▸ **EXERCISE GOAL**
Your task is to copy the material exactly.
[START OF DATASET CONTENT]
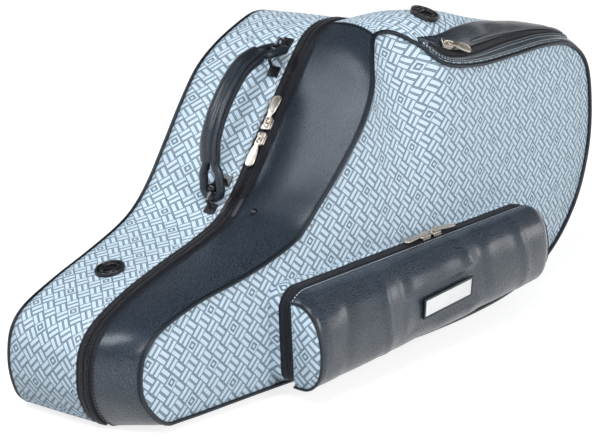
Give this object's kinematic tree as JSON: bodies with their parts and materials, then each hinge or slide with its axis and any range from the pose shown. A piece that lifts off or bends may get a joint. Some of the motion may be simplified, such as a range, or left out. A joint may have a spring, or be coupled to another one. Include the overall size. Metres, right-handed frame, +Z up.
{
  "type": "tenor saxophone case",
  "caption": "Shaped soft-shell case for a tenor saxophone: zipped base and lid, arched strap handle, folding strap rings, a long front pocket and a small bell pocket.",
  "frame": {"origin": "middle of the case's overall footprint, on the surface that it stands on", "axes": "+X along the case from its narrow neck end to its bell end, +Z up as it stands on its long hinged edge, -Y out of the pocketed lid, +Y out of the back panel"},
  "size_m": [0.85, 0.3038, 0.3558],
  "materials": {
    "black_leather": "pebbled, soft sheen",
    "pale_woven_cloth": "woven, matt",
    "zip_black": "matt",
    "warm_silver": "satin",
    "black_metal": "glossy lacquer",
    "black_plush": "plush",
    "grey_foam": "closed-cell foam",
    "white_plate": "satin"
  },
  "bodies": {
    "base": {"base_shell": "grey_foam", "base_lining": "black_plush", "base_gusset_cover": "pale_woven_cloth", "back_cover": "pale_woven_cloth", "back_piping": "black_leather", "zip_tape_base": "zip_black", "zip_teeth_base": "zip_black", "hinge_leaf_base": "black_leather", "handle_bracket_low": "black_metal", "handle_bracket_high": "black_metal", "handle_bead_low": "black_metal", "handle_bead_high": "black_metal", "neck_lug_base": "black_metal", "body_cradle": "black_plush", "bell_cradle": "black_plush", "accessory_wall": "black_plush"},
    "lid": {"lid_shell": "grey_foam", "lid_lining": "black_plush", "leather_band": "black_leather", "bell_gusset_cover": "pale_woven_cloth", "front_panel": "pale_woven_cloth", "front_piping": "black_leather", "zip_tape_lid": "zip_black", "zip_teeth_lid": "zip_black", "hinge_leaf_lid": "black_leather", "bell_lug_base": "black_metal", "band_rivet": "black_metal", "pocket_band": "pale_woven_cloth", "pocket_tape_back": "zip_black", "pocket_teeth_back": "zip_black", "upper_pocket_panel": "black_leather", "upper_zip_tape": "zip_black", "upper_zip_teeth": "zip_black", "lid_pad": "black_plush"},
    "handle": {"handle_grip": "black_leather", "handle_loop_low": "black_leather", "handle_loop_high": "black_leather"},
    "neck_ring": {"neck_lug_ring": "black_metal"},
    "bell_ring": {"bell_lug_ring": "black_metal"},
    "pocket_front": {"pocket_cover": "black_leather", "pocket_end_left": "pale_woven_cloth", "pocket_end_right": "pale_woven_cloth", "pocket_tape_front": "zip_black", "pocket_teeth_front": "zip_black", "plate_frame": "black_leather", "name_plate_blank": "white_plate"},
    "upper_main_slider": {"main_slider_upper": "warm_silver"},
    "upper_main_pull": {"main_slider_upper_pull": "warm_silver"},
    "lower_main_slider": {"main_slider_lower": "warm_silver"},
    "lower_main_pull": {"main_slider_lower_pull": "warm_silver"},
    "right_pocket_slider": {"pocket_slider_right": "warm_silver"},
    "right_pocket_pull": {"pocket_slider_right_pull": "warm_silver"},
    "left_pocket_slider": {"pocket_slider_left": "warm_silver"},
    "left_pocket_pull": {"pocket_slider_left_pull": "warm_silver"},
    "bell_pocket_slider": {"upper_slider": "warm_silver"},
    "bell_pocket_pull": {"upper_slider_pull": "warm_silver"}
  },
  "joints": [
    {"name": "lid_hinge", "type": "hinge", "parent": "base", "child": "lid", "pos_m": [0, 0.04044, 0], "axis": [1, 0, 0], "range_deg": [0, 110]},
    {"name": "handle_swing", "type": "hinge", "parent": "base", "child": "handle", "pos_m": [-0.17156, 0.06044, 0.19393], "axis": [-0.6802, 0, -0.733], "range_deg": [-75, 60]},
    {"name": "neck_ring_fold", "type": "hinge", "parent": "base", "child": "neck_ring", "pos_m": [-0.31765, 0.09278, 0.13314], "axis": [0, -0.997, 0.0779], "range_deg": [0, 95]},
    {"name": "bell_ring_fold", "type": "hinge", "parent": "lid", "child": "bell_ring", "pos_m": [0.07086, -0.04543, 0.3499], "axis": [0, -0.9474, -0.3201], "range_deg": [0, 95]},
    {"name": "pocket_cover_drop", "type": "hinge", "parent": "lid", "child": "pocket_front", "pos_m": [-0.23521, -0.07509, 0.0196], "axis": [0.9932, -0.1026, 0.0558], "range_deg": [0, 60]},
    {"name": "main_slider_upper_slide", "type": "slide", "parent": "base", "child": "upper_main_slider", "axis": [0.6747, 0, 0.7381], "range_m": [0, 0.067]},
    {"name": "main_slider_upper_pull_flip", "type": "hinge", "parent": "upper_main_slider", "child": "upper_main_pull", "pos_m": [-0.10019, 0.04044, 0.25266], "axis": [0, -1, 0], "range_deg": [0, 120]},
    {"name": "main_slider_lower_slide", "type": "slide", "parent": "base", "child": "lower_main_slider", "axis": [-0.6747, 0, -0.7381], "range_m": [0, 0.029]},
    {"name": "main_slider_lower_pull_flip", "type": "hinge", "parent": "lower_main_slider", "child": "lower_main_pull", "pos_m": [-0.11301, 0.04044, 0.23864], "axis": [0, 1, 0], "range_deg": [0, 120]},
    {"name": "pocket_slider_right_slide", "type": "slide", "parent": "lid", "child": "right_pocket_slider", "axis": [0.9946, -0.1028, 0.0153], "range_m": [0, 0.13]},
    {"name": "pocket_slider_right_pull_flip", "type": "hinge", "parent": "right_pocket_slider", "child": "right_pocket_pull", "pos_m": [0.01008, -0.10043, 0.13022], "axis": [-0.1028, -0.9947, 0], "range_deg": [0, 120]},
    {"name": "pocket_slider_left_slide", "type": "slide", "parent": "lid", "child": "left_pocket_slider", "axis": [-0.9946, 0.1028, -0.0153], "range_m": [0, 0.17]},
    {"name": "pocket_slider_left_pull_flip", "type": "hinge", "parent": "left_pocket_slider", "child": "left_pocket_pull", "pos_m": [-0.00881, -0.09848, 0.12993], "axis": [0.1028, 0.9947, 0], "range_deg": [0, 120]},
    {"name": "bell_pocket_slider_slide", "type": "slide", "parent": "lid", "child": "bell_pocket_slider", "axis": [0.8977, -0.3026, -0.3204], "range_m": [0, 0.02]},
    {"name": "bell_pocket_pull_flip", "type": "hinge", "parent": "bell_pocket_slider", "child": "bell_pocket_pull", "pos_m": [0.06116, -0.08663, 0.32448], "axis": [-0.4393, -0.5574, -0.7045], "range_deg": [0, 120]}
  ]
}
[END OF DATASET CONTENT]
▸ **EXERCISE RESPONSE**
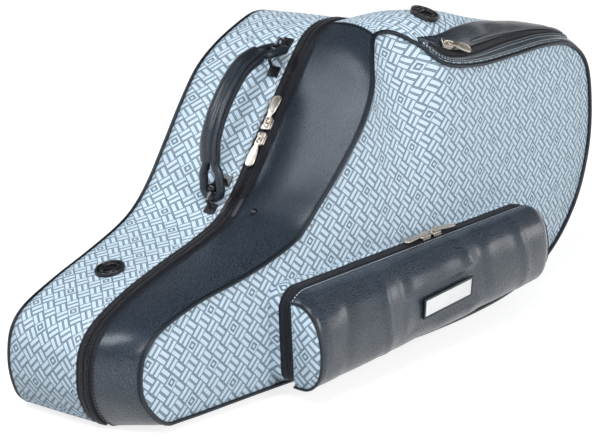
Give this object's kinematic tree as JSON: bodies with their parts and materials, then each hinge or slide with its axis and any range from the pose shown. A piece that lifts off or bends may get a joint. Some of the motion may be simplified, such as a range, or left out. A joint may have a spring, or be coupled to another one. Include the overall size. Metres, right-handed frame, +Z up.
{
  "type": "tenor saxophone case",
  "caption": "Shaped soft-shell case for a tenor saxophone: zipped base and lid, arched strap handle, folding strap rings, a long front pocket and a small bell pocket.",
  "frame": {"origin": "middle of the case's overall footprint, on the surface that it stands on", "axes": "+X along the case from its narrow neck end to its bell end, +Z up as it stands on its long hinged edge, -Y out of the pocketed lid, +Y out of the back panel"},
  "size_m": [0.85, 0.3038, 0.3558],
  "materials": {
    "black_leather": "pebbled, soft sheen",
    "pale_woven_cloth": "woven, matt",
    "zip_black": "matt",
    "warm_silver": "satin",
    "black_metal": "glossy lacquer",
    "black_plush": "plush",
    "grey_foam": "closed-cell foam",
    "white_plate": "satin"
  },
  "bodies": {
    "base": {"base_shell": "grey_foam", "base_lining": "black_plush", "base_gusset_cover": "pale_woven_cloth", "back_cover": "pale_woven_cloth", "back_piping": "black_leather", "zip_tape_base": "zip_black", "zip_teeth_base": "zip_black", "hinge_leaf_base": "black_leather", "handle_bracket_low": "black_metal", "handle_bracket_high": "black_metal", "handle_bead_low": "black_metal", "handle_bead_high": "black_metal", "neck_lug_base": "black_metal", "body_cradle": "black_plush", "bell_cradle": "black_plush", "accessory_wall": "black_plush"},
    "lid": {"lid_shell": "grey_foam", "lid_lining": "black_plush", "leather_band": "black_leather", "bell_gusset_cover": "pale_woven_cloth", "front_panel": "pale_woven_cloth", "front_piping": "black_leather", "zip_tape_lid": "zip_black", "zip_teeth_lid": "zip_black", "hinge_leaf_lid": "black_leather", "bell_lug_base": "black_metal", "band_rivet": "black_metal", "pocket_band": "pale_woven_cloth", "pocket_tape_back": "zip_black", "pocket_teeth_back": "zip_black", "upper_pocket_panel": "black_leather", "upper_zip_tape": "zip_black", "upper_zip_teeth": "zip_black", "lid_pad": "black_plush"},
    "handle": {"handle_grip": "black_leather", "handle_loop_low": "black_leather", "handle_loop_high": "black_leather"},
    "neck_ring": {"neck_lug_ring": "black_metal"},
    "bell_ring": {"bell_lug_ring": "black_metal"},
    "pocket_front": {"pocket_cover": "black_leather", "pocket_end_left": "pale_woven_cloth", "pocket_end_right": "pale_woven_cloth", "pocket_tape_front": "zip_black", "pocket_teeth_front": "zip_black", "plate_frame": "black_leather", "name_plate_blank": "white_plate"},
    "upper_main_slider": {"main_slider_upper": "warm_silver"},
    "upper_main_pull": {"main_slider_upper_pull": "warm_silver"},
    "lower_main_slider": {"main_slider_lower": "warm_silver"},
    "lower_main_pull": {"main_slider_lower_pull": "warm_silver"},
    "right_pocket_slider": {"pocket_slider_right": "warm_silver"},
    "right_pocket_pull": {"pocket_slider_right_pull": "warm_silver"},
    "left_pocket_slider": {"pocket_slider_left": "warm_silver"},
    "left_pocket_pull": {"pocket_slider_left_pull": "warm_silver"},
    "bell_pocket_slider": {"upper_slider": "warm_silver"},
    "bell_pocket_pull": {"upper_slider_pull": "warm_silver"}
  },
  "joints": [
    {"name": "lid_hinge", "type": "hinge", "parent": "base", "child": "lid", "pos_m": [0, 0.04044, 0], "axis": [1, 0, 0], "range_deg": [0, 110]},
    {"name": "handle_swing", "type": "hinge", "parent": "base", "child": "handle", "pos_m": [-0.17156, 0.06044, 0.19393], "axis": [-0.6802, 0, -0.733], "range_deg": [-75, 60]},
    {"name": "neck_ring_fold", "type": "hinge", "parent": "base", "child": "neck_ring", "pos_m": [-0.31765, 0.09278, 0.13314], "axis": [0, -0.997, 0.0779], "range_deg": [0, 95]},
    {"name": "bell_ring_fold", "type": "hinge", "parent": "lid", "child": "bell_ring", "pos_m": [0.07086, -0.04543, 0.3499], "axis": [0, -0.9474, -0.3201], "range_deg": [0, 95]},
    {"name": "pocket_cover_drop", "type": "hinge", "parent": "lid", "child": "pocket_front", "pos_m": [-0.23521, -0.07509, 0.0196], "axis": [0.9932, -0.1026, 0.0558], "range_deg": [0, 60]},
    {"name": "main_slider_upper_slide", "type": "slide", "parent": "base", "child": "upper_main_slider", "axis": [0.6747, 0, 0.7381], "range_m": [0, 0.067]},
    {"name": "main_slider_upper_pull_flip", "type": "hinge", "parent": "upper_main_slider", "child": "upper_main_pull", "pos_m": [-0.10019, 0.04044, 0.25266], "axis": [0, -1, 0], "range_deg": [0, 120]},
    {"name": "main_slider_lower_slide", "type": "slide", "parent": "base", "child": "lower_main_slider", "axis": [-0.6747, 0, -0.7381], "range_m": [0, 0.029]},
    {"name": "main_slider_lower_pull_flip", "type": "hinge", "parent": "lower_main_slider", "child": "lower_main_pull", "pos_m": [-0.11301, 0.04044, 0.23864], "axis": [0, 1, 0], "range_deg": [0, 120]},
    {"name": "pocket_slider_right_slide", "type": "slide", "parent": "lid", "child": "right_pocket_slider", "axis": [0.9946, -0.1028, 0.0153], "range_m": [0, 0.13]},
    {"name": "pocket_slider_right_pull_flip", "type": "hinge", "parent": "right_pocket_slider", "child": "right_pocket_pull", "pos_m": [0.01008, -0.10043, 0.13022], "axis": [-0.1028, -0.9947, 0], "range_deg": [0, 120]},
    {"name": "pocket_slider_left_slide", "type": "slide", "parent": "lid", "child": "left_pocket_slider", "axis": [-0.9946, 0.1028, -0.0153], "range_m": [0, 0.17]},
    {"name": "pocket_slider_left_pull_flip", "type": "hinge", "parent": "left_pocket_slider", "child": "left_pocket_pull", "pos_m": [-0.00881, -0.09848, 0.12993], "axis": [0.1028, 0.9947, 0], "range_deg": [0, 120]},
    {"name": "bell_pocket_slider_slide", "type": "slide", "parent": "lid", "child": "bell_pocket_slider", "axis": [0.8977, -0.3026, -0.3204], "range_m": [0, 0.02]},
    {"name": "bell_pocket_pull_flip", "type": "hinge", "parent": "bell_pocket_slider", "child": "bell_pocket_pull", "pos_m": [0.06116, -0.08663, 0.32448], "axis": [-0.4393, -0.5574, -0.7045], "range_deg": [0, 120]}
  ]
}